Asma Mohammed: Pass the Mic

Asma Mohammed isn’t afraid to speak up. After spending her childhood thinking silence will be rewarded, she has spent her adult years fighting for the injustices she sees portrayed about the Muslim community. In her story she shares how she has shed her passiveness and how her roots empower her to do more.

“Be careful of what you say, beta.” This is what my parents say to me each time I find myself challenging authority, which is probably more often than not.

When I was 20 years younger, a tall, skinny brown girl with an awkward smile, I didn’t speak up for the things that mattered to me. I was a “good” girl. I thought good girls endured. Good girls didn’t resist — they persevered. They were resilient in the face of all obstacles, no matter how unjust.

So, when I was first called the n-word in school, I didn’t tell my parents. Instead, I asked my kindergarten teacher what it meant. She, of course, tried to track down the two white fifth grade girls who had yelled the slur at me as I walked, head-down on the sidewalk leading to school, but to no avail. At the time, I was somewhat relieved because I didn’t want to get anyone into trouble. As I reflect on this incident today, I think about the power I allowed those girls to have by keeping silent. The girls were never held accountable, and perhaps went on believing they could continue using violent, hateful rhetoric against other brown and black people they encountered.

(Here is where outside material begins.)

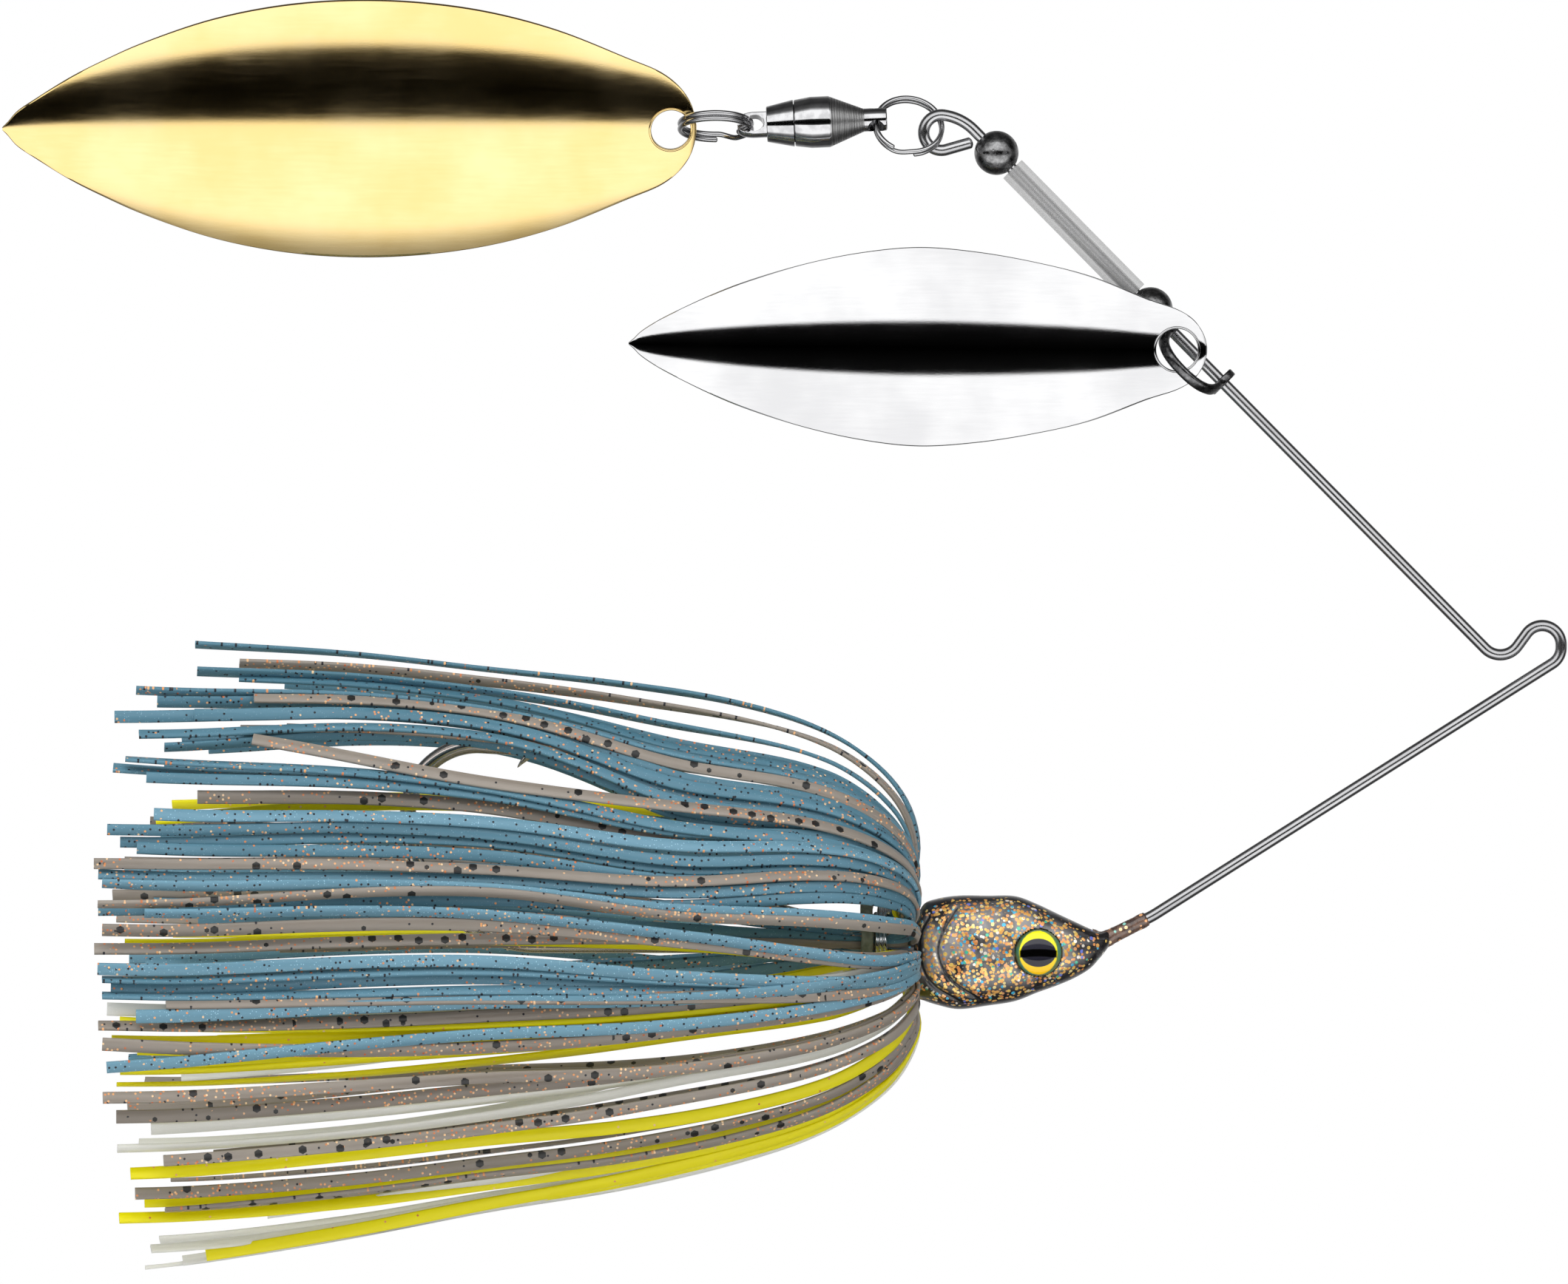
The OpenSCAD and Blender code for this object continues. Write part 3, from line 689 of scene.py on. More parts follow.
def wire_ends():
    """The two runs of the wire from the middle of the arm, upwards and downwards."""
    s0 = 3.2
    c = np.array(arm(s0, 1.83))
    L = math.sqrt(float(c @ c) - (1.83 + 1.63) ** 2)
    h12 = math.degrees(math.atan2(-c[1], -c[0])) + math.degrees(math.atan2(1.83 + 1.63, L))
    down = [["A", 1.83, h12 + RISE], ["L", L], ["A", 1.63, -(h12 + 90)], ["L", 0.255], ["A", 1.63, -57.75],
            ["L", 40.2], ["A", 8, -5.75], ["L", 3.9], ["A", 2, -26.5], ["L", 4.5], ["A", 0.8, 90], ["L", 1.3]]
    up = [["L", 62.5], ["A", 4.45, 38.1], ["A", 1.52, 203.3], ["L", 2.1]]
    return turtle(arm(s0), 180 - RISE, up)[0], turtle(arm(s0), -RISE, down)[0]


up_pts, down_pts = wire_ends()
wire_path = flat3(up_pts[::-1] + down_pts[1:])
V, F, O = rounded_bar(wire_path, 0.5, 28, (0, 1, 0))
wire = put(Build().add(V, F, O).make("bent_wire", wire_m), "wire_form", "wire", "wire_frame")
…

For at least a decade thereafter, I was afraid to speak up. I was known for my shy yet warm demeanor. What most people didn’t know is that I had a ferocity about me that only came out when someone I cared about needed me. I found myself spending many of my days thinking about what I should have said, regretting my silence especially when it affected the people around me.

It wasn’t until my first year of college that this changed. I was taking a class titled, “Women, Gender and Islam” taught by a white, non-Muslim man. Throughout the course of the semester, I realized that this man truly believed that he was an expert on Muslim women. He told my class that Muslim women had always been at the mercy of Muslim men, and that most Muslim women didn’t understand their plight as oppressed, marginalized subjects of society. It was then that I realized I couldn’t stay quiet. The rest of that semester, I sat next to my professor every single day and refused to go a single class period without challenging something he said. It seemed silly to me at times, but I had never felt so empowered in my life. Here I was — an 18 year old, brown, hijabi Muslim woman — sitting next to and fighting an intellectual battle against a white man who thought he knew everything about my experience. From that moment on, I was hooked to speaking truth to power.

The following year, I read about Nusaybah bint Ka’b and her role in the battle of Uhud with our beloved Prophet Muhammed. I learned that the wife of the Prophet, Umm Salama, asked him, “Why does God only address men in the Quran?” and that after this exchange, the Prophet received a revelation that mentions women can attain every quality to which men have access (Qur’an 33:35).

Soon thereafter, I read about Nana Asma’u of Nigeria, who spent the better part of the 19th century traveling with a troop of radical Muslim women to educate girls in rural areas. I read and learned about incredible, powerful women who used their voices as weapons against misogyny, racism, and more. I knew it was my duty as a Muslim woman and as someone engaged in resistance against oppressive power structures to do the same.

When I choose to speak out today, I do so knowing my ancestors and sisters in resistance stand with me, that their legacies are the roots that allow me to stand tall in the face of adversity. It is not my job as a Muslim woman to endure pain or suffering if I can stop it. It’s not my job to remain silent when I see rampant anti-Blackness, sexual assault and other injustices in my community.

Just as Allah gave Nusayba, Umm Salamah and Nana Asma’u the strength to revoke their silence and teach their communities to do better, he has given me the right to ask questions and speak up when I see inequity in my own community. We’re often times reminded of our jobs as mothers, sisters and daughters in the Muslim community. What people forget is that we were also the first activists of Islam, the first teachers and the first entrepreneurs. And we (or I, at least) need to continue reminding ourselves this as we raise young Muslim girls in a society that reduces them to what they wear. Muslim women don’t need to be silenced or asked to be careful about what we say to people in power. We need a mic.